Terdorong Harga Minyak, Batu Bara Mulai Sensitif
Saturday, 24 June 2017 at 17:32 WIB
Pergerakan harga minyak merupakan salah satu hal penting penggerak harga komoditas batu bara, yang permintaannya diperkirakan akan terus meningkat seiriing dengan proyek yang sedang dijalankan oleh pemerintahan kita.
Kira-kira kenapa ketika minyak naik harga komoditas lainnya juga ikut naik? Lalu, sentimen apakah yang akan mampu menggerakkan sektor batu bara? Simak jawabannya :
Pada hari senin kemarin, IHSG ditutup melemah 0,47% di level 5,541.20. Pelemahan IHSG ini terutama disebabkan oleh aksi taking profit dari para trader, akibat hari raya nyepi yang jatuh pada tanggal 28 Maret kemarin.

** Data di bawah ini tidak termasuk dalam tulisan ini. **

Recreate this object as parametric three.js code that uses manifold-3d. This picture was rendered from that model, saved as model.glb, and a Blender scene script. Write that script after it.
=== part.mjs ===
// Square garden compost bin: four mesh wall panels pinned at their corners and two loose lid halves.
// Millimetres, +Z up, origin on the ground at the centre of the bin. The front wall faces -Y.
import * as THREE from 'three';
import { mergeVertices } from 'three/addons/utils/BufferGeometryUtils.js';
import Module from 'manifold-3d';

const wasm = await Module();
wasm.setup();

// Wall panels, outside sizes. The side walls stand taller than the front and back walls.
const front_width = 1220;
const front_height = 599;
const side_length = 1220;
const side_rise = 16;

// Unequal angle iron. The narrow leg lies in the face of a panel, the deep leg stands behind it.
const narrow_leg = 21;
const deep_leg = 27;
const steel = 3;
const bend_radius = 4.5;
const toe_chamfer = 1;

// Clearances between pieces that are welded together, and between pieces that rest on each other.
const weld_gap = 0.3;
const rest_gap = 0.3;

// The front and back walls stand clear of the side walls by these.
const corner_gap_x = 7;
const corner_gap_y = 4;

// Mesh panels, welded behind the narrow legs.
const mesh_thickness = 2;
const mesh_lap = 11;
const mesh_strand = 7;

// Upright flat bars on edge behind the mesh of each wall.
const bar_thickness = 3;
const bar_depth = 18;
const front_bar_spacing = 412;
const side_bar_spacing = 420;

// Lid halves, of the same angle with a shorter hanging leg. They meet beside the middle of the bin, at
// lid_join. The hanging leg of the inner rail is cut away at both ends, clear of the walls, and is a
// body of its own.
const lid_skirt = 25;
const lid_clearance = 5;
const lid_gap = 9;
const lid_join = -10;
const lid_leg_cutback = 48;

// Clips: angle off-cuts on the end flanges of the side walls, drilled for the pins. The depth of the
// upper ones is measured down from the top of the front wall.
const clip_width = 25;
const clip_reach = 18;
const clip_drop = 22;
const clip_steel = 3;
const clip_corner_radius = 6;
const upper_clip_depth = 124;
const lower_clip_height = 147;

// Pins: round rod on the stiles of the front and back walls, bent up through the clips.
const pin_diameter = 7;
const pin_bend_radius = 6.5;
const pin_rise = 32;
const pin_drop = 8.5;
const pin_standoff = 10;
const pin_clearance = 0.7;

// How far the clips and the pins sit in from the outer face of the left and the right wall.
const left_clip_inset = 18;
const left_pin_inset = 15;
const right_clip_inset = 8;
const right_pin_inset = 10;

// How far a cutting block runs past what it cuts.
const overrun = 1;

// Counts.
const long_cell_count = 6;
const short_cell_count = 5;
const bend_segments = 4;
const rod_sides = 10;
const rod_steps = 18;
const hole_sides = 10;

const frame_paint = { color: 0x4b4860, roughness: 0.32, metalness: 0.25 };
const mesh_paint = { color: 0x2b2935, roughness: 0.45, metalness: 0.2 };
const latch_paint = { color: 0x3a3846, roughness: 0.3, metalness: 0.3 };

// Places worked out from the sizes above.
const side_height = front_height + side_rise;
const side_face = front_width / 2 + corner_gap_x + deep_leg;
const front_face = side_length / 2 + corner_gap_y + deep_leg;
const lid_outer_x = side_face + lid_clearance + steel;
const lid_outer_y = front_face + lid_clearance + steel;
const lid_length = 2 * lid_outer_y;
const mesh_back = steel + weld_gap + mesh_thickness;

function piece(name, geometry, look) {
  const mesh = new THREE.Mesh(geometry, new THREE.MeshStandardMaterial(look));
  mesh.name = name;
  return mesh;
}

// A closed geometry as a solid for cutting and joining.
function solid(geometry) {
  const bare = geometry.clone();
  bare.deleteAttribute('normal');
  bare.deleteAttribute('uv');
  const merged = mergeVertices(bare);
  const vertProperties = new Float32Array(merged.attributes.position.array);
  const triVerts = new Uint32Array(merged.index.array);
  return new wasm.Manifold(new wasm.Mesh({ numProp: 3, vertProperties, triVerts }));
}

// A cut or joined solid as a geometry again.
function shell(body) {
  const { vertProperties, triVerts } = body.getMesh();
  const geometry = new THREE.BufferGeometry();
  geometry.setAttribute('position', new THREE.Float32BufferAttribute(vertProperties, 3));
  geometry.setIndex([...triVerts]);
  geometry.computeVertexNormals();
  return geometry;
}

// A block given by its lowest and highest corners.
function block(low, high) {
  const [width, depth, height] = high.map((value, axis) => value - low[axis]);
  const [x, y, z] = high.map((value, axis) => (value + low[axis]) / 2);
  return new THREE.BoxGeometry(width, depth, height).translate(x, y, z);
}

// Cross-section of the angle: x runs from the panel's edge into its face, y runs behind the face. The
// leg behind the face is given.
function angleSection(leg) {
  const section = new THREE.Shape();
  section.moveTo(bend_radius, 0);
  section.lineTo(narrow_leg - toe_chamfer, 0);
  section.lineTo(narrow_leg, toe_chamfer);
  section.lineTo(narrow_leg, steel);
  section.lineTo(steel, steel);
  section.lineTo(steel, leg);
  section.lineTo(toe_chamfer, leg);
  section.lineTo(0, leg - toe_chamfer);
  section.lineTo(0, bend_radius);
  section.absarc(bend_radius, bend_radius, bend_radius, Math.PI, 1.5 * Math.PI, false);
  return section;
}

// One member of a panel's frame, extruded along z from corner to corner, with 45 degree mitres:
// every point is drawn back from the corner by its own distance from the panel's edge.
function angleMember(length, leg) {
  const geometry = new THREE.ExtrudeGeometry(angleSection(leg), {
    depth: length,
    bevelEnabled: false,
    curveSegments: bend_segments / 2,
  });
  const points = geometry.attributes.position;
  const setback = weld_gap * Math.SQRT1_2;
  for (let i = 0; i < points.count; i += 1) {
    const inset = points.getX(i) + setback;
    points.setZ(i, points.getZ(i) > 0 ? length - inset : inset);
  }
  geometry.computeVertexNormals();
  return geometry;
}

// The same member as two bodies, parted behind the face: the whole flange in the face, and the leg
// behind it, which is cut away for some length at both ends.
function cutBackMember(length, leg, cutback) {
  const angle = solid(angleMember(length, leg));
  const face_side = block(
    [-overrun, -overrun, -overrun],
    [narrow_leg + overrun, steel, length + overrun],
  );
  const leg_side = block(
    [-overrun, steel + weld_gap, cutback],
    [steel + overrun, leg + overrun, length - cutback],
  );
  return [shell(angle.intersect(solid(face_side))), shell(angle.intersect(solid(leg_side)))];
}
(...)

Sementara itu, pada hari ini Dow Jones mengalami rebound dan naik signifikan dengan penguatan sebesar 0,73% ke level 20,701.50. Penguatan ini merupakan kenaikan Dow Jones yang pertama, setelah bergerak cenderung melemah dalam sepekan terakhir.
Seperti yang kita ketahui, kenaikan ataupun penurunan minyak mentah akan dapat mempengaruhi pergerakan harga-harga komoditas secara keseluruhan. Kenapa bisa begitu? Hal ini diakibatkan penggunaan minyak mentah yang dipergunakan hampir untuk seluruh alat industri pertambangan. Meningkatnya biaya operasional tambang, otomatis akan menaikkan harga komoditas barang hasil tambang tersebut.

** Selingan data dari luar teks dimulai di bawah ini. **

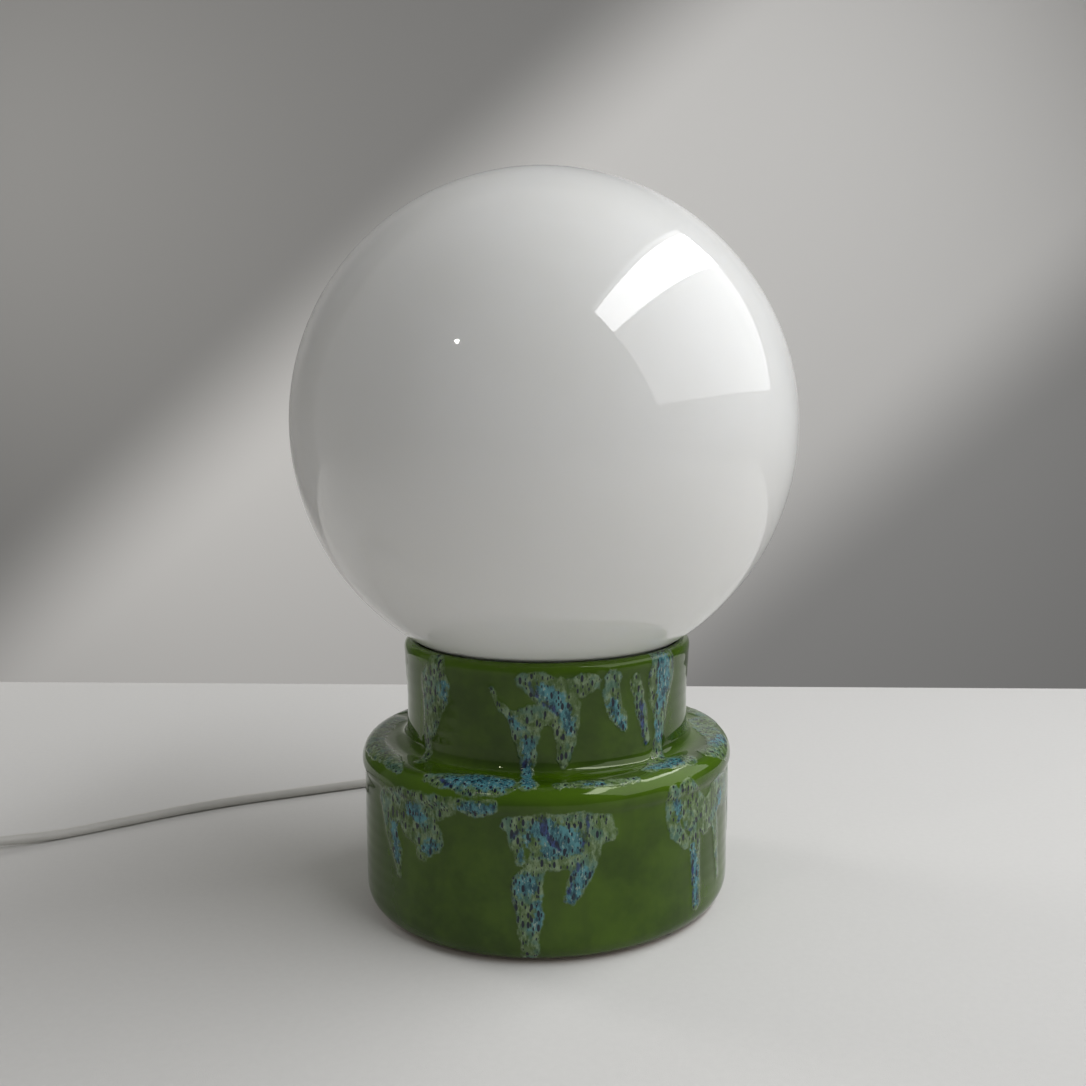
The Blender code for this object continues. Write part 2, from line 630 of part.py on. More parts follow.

Sehingga tidak heran ketika harga minyak melambung, harga komoditas seperti batu bara juga akan bergerak mengikutinya, dan sebaliknya. Setelah melemah menembus level US$ 50, harga minyak mentah kembali memanas akibat keputusan OPEC. Berikut ulasannya.
OPEC Picu Fluktuasi Harga Minyak Dan Komoditas Lainnya. Harga minyak mentah memanas seiring rencana OPEC dan negara produsen lainnya memperpanjang keputusan pemangkasan produksi yang sebelumnya berakhir pada Juni 2017.
Pada penutupan perdagangan Jumat kemarin, harga minyak WTI kontrak Mei 2017 berada di posisi US$ 47,97 per barel, naik 0,57%. Sepanjang tahun berjalan, harga minyak sendiri sudah melemah hingga 10,7%.
Dalam laporan bertajuk Monthly Oil Market Report (MOMR) Maret 2017, OPEC mengumumkan pengurangan produksi pada Februari 2017 turun 139.500 bph menjadi 31,95 juta bph, dari Januari 2017 sebesar 32,09 juta bph. Artinya, organisasi OPEC sudah merealisasikan kesepakatan pemangkasan produksi produksinya sebesar 1,2 juta bph menjadi 32,5 juta bph.
Namun sentimen positif tersebut terganjal upaya Amerika yang terus memacu suplai dan persediaan. Stok minyak Paman Sam dalam sepekan terakhir meningkat 4,95 juta barel menjadi 533,11 juta barel. Angka ini merupakan rekor tertinggi sejak EIA melakukan pencatatan pada Agustus 1982.
Meskipun begitu, OPEC masih mempertimbangkan untuk kembali memperpanjang masa pemotongan suplai yang sebelumnya berakhir pada Juni 2017.
Tidak jauh berbeda dengan minyak, batu bara juga akhir-akhir ini cenderung bergerak melemah. Namun, berbeda dengan minyak, batu bara memiliki beberapa sentimen yang cukup kuat jika dibandingkan dengan minyak. Hal ini dikarenakan penggunaan batu bara sebagai salah satu sumber energi untuk proyek kelistrikan.
Terutama permintaan batu bara di kawasan Asia Tenggara yang saat ini masih terus meningkat didorong oleh perkembangan proyek listrik tenaga batu bara yang diperkirakan lebih efisien dibanding energi lainnya.
Saat ini, permintaan batu bara khusus untuk kawasan Asia Tenggara saja mencapai 214 Megaton, dan diperkirakan akan terus meningkat hingga 2030 mendatang menjadi 600 Megaton. Dari Indonesia sendiri, permintaan ini akan naik lebih tinggi lagi, terkait program listrik 35 Gigawatt milik Jokowi yang diperkirakan akan rampung pada 2020 mendatang.
Hal ini tentunya akan memberikan sentimen positif untuk beberapa saham di sektor batu bara, seperti ADRO, DOID dan BUMI. Sebagai tambahan, BUMI merupakan satu-satunya saham batu bara yang masuk ke indeks LQ45 dan memiliki % kenaikan YTD tertinggi, yaitu sebesar 15,09%.